1,2,3 Mirror was part of designers diploma thesis The Past Is Never Dead at the University of Applied Sciences in Darmstadt, Germany. Most recently, however, it was exhibited at Tent London during the London Design Festival. The three-part mirror is designed to not only be a reflection of the onlooker, but also an imprint of the time, place and context, demonstrating how context and our self-image are inextricably linked. The three layers are simply leaned against the wall, no nails or mounting required. The first two layers, a light pink layer on top of dark grey glass, provide the reflective surface. The third layer, made from untreated brass, changes with time and touch. It eventually modifies and distorts the reflection, much like our past memories and experiences can distort our present self-image. A simple mirror thus slowly becomes a physical manifestation of the self throughout time.

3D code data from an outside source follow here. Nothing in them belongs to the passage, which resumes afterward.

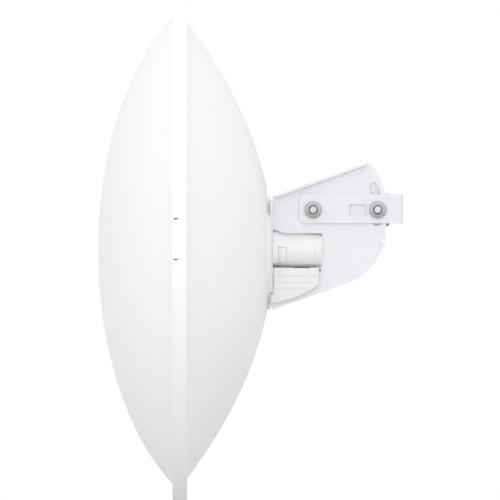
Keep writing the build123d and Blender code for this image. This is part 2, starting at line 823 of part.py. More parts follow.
def top_edge_z(x):
    return plate_top_z + (x - base_rear_x) * rise


def bottom_edge_z(x):
    return plate_bottom_z + (x - base_rear_x) * rise


def plate_outline():
    shoulder_z = sqrt(plate_arc_radius**2 - (plate_shoulder_x - pivot_x) ** 2)
    shoulder = (plate_shoulder_x, shoulder_z)
    rear_mid = (pivot_x + plate_arc_radius * cos(radians(12)), plate_arc_radius * sin(radians(12)))
    rear_low = (pivot_x + sqrt(plate_arc_radius**2 - plate_arc_low_z**2) + 0.85, plate_arc_low_z)
    heel = (plate_heel_x, plate_heel_z)
    sole = (plate_sole_x, bottom_edge_z(plate_sole_x))
    toe_x = base_rear_x - plate_toe
    toe_low_z = plate_bottom_z + plate_toe_rise
    toe_top_z = toe_low_z + plate_toe_height
    edges = [
        Line((base_rear_x, plate_top_z), (plate_peak_x, top_edge_z(plate_peak_x))),
        Line((plate_peak_x, top_edge_z(plate_peak_x)), shoulder),
        ThreePointArc(shoulder, rear_mid, rear_low),
        Line(rear_low, heel),
        ThreePointArc(heel, (plate_belly_x, plate_belly_z), sole),
        Line(sole, (base_rear_x, plate_bottom_z)),
        Line((base_rear_x, plate_bottom_z), (toe_x, toe_low_z)),
        Line((toe_x, toe_low_z), (toe_x, toe_top_z)),
        Line((toe_x, toe_top_z), (base_rear_x, toe_top_z)),
        Line((base_rear_x, toe_top_z), (base_rear_x, plate_top_z)),
    ]
    return make_face(edges)


def housing_notch():
    # Opening towards the dish for the housing, and below it for the port cover's bridges.
    top = housing_top_z + notch_gap
    rear = housing_end_x + notch_rear_gap
    front = base_rear_x - 20
    low = housing_bottom_z - notch_bottom
    collar_end = base_rear_x + collar_length + notch_gap
    upper = make_face(Polyline(
        (front, top + collar_flare), (base_rear_x, top + collar_flare), (collar_end, top),
        (rear, top), (rear, low), (front, low), close=True))
    upper = fillet(upper.vertices().group_by(Axis.X)[-1], 2.5)
    lower_rear = cover_rear_x - notch_cover_inset
    rear_low = bottom_edge_z(lower_rear) + notch_ledge
    front_low = bottom_edge_z(base_rear_x) + notch_ledge
    lower = make_face(Polyline(
        (front, low + 1), (lower_rear, low + 1), (lower_rear, rear_low), (base_rear_x, front_low),
        (front, front_low), close=True))
    return upper + lower


def arc_slot(half_width, overrun):
    # Curved slot about the pivot, longer than the tilt by the overrun at each end.
    start = -tilt_down - overrun
    arc = CenterArc((0, 0), slot_radius, start, tilt_up + tilt_down + 2 * overrun)
    return Pos(pivot_x, 0) * SlotArc(arc, 2 * half_width)


def edge_flange(x_end, edge_z, y0, y1, z0, z1):
    # Flange along a straight sloping edge of the side plate, from the base plate to x_end.
    start = base_rear_x + sheet / 2
    length = (x_end - start) / cos(radians(plate_slope))
    bar = block(0, length, y0, y1, z0, z1)
    return Pos(start, 0, edge_z(start)) * Rot(0, -plate_slope, 0) * bar, length


def catch_hole():
    centre = Pos(catch_hole_x - catch_hole_length / 2, housing_bottom_z - catch_hole_height / 2)
    return centre * Rectangle(catch_hole_length, catch_hole_height)


def side_plate(cut_out=None):
    outline = plate_outline() - housing_notch() - arc_slot(slot_half_width, slot_overrun)
    if cut_out is not None:
        outline -= cut_out
    outline -= Pos(pivot_x, 0) * Circle(m10_radius + running)
    outline -= Pos(plate_heel_x, sight_notch_z) * Rectangle(2 * sight_notch_depth, sight_notch_height)
    plate = side_sheet(outline, plate_inner_y, sheet)
    dimple = Pos(plate_heel_x - 5.0, sight_notch_z - 7.9) * RectangleRounded(7.0, 7.0, 1.5)
    plate -= side_sheet(dimple, plate_outer_y - sheet / 2, sheet)
    # Top flange bends outwards, bottom flange bends inwards.
    flange, length = edge_flange(plate_peak_x - flange_end_gap, top_edge_z, -plate_outer_y - top_lip,
                                 -plate_inner_y, -sheet, 0)
    long_edges = flange.edges().filter_by(lambda e: e.length > length - 1)
    bend = long_edges.sort_by(Axis.Y)[-2:].sort_by(Axis.Z)[-1:]
    plate += fillet(bend, 0.8 * sheet)
    flange, length = edge_flange(plate_sole_x - bottom_lip_gap, bottom_edge_z, -plate_outer_y,
                                 -plate_inner_y + bottom_lip, 0, sheet)
    long_edges = flange.edges().filter_by(lambda e: e.length > length - 1)
    bend = long_edges.sort_by(Axis.Y)[:2].sort_by(Axis.Z)[:1]
    plate += fillet(bend, 0.8 * sheet)
    return plate


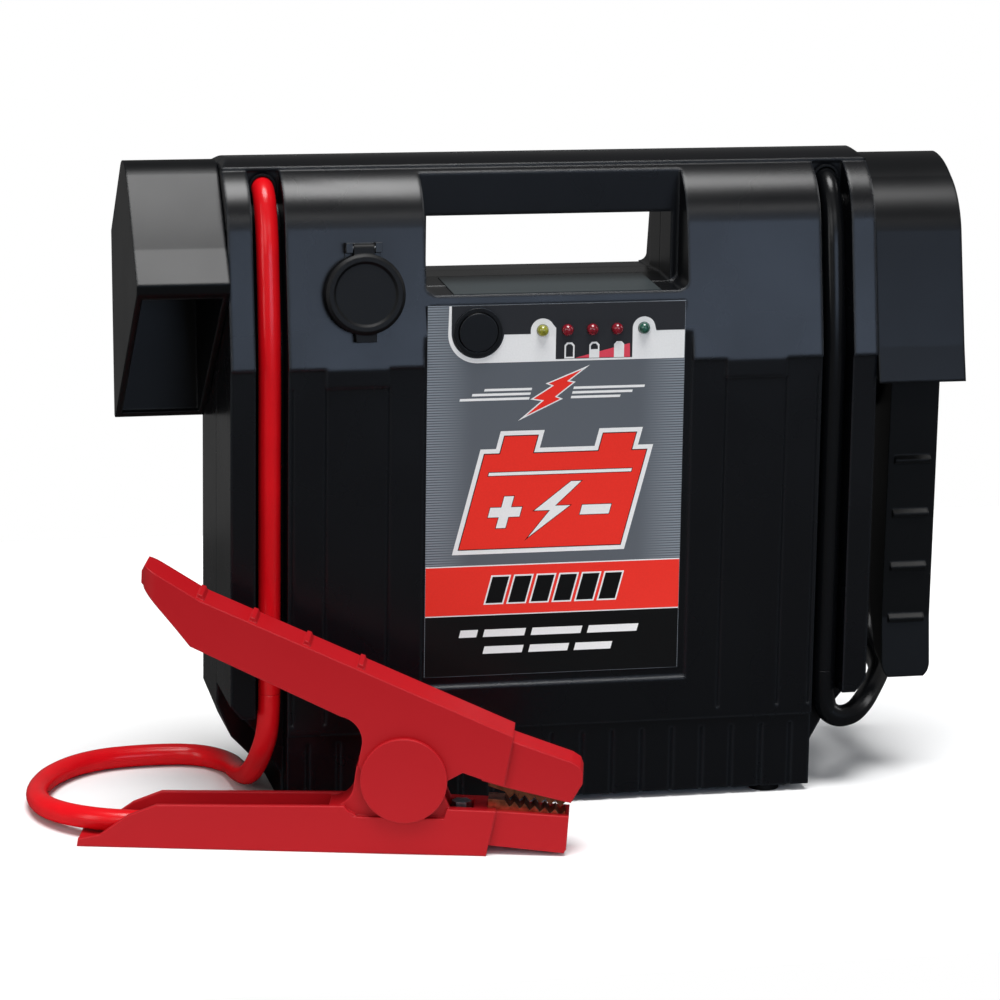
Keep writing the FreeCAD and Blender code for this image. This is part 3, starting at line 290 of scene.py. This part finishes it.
metal("copper_plate", "#e0906a", "#9a5438", 0.3, 4, 0.5)
metal("zinc_plate", "#c4c9cc", "#8e9498", 0.32, 3, 0.4)
metal("drawn_steel", "#a9abae", "#7d7f82", 0.34, 5, 0.3)
metal("nickel_plate", "#b4b3ac", "#8c8a82", 0.25, 6, 0.5)
metal("turned_brass", "#d8b468", "#a88544", 0.28, 4, 0.3)
metal("cast_lead", "#8b8e94", "#5f6267", 0.55, 2, 0.8)

# %% [markdown]
# ## Lamps and circuit board
# Each lamp is a tinted epoxy dome. Unlit, it looks dark with one bright spot, so it is a smooth
# coat over a deep colour. The epoxy is cloudy, so a soft noise mixes a paler tint into the deep
# one. The circuit board is green solder mask over copper lines a millimetre or so apart.

# %% Lamps and circuit board
def lamp(name, deep, pale):
    """Cloudy tinted epoxy: a deep colour with paler clouds, under a clear coat."""
    tree, place = begin(name)
    cloud = add(tree, "TexNoise", {"Scale": per_metre(1.6), "Detail": 1.0}, {"Vector": place})
    shade = add(tree, "Mix", {"data_type": "RGBA", 6: linear(deep), 7: linear(pale)},
                {0: cloud.outputs["Fac"]})
    close(tree, {"Roughness": 0.12, "Coat Weight": 0.6, "Coat Roughness": 0.05},
          {"Base Color": shade.outputs[2]})
    print("lamp epoxy:", name)


lamp("yellow_green_epoxy", "#3f3f0a", "#b5b53a")
lamp("dark_red_epoxy", "#2c040a", "#a11a2c")
lamp("dark_green_epoxy", "#04201a", "#2f6b58")

tree, place = begin("solder_mask")
squares = add(tree, "TexBrick", {
    "Scale": per_metre(6), "Mortar Size": 0.04, "Mortar": linear("#1c7a3e"), "Color1": linear("#0f4a26"),
    "Color2": linear("#13552c")}, {"Vector": place})
close(tree, {"Roughness": 0.3}, {"Base Color": squares.outputs["Color"]})

# %% [markdown]
# ## The printed label
# The label is a polyester sheet printed from behind. Its ground is a silver grey that is paler at
# both sides, where fine dark lines run across it, and the inks lie on it as flat areas. Here the
# ground is a material on the label's own solid, and each ink is a film a few hundredths of a
# millimetre thick, cut along outlines worked out below.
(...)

1,2,3 Mirror, by Matthias Klas and Philipp Schenk-Mischke, Klas Schenk Mischke
Photography by Jan Motyka

Kasokudo Bonsai Planter by Adrian Magu

Designer Adrian Magu’s interest for everything green and his work in the automotive industry has resulted in the Kasokudo Bonsai Planter; a stunning fusion of form and function. Referencing speed forms and manufacturing processes used in transportation design, this piece juxtaposes movement applied to what is usually a static object. The piece gives the impression of an accelerating form that effortlessly floats to house a bonsai tree, evoking a perfect balance of dynamic harmony. The latest manufacturing processes of the highly polished finishes of the planter and 3D-printed ‘mountains’ contrast to that of nature that usually takes many decades to grow, sculpt and form the gnarled bonsai forms. In all, a unique synthesis of cutting-edge precision with the imperfect beauty of nature.